The proposals for Leeds Station and the South Bank have been developed following public consultations carried out last year. The council’s executive board will now be asked for their views on the station principles and the HS2 growth strategy and to approve the proposals in both elements being developed further along with additional public and stakeholder consultation.

Leeds Station is currently used by over 100,000 passengers a day, with those numbers forecast to more than double over the next 30 years reaching a level similar to Gatwick Airport. To help bring that about in the coming years rail capacity into Leeds is to benefit from longer trains and more frequent services, resulting in a 52% increase in the number of seats in the morning peak on TransPennine Express trains and a 40% increase in the number of passengers that can be carried on Northern trains. Outdated pacer units will also be withdrawn before 2020.

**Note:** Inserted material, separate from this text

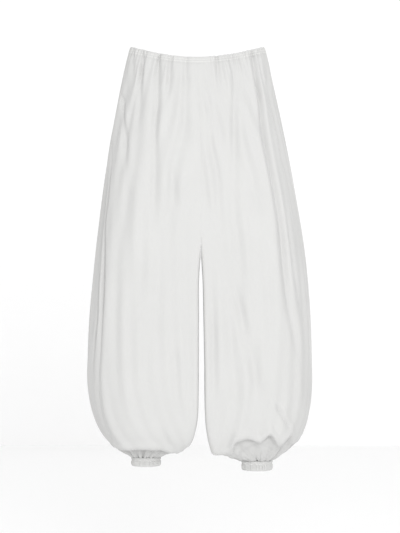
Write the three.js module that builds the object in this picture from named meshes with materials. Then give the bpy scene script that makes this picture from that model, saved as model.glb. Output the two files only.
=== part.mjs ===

In late 2015 HS2 Ltd published a report by chairman Sir David Higgins, ‘The Yorkshire Hub’, which set out the principles of the new HS2 platforms in Leeds being integrated with the existing station, and recommending that Leeds City Council work with other partners to develop more detailed proposals for the station design.

The production of the Leeds Station Masterplan proposals have been co-ordinated by the Leeds Station Board, chaired by Leeds City Council, also including Network Rail, HS2 Ltd, WYCA, TfN, DfT, and CLG, and supported by London and Continental Railways. These organisations have also been represented on a senior steering group along with the Leeds Chamber of Commerce, and Leeds BID. This senior steering group was chaired by Jeremy Westlake, the Finance Director of Network Rail.

The Atkins consortium is made up of industry specialists Atkins, Gensler, Bilfinger GVA, Faithful + Gould, Albion Economics and BAM Construction.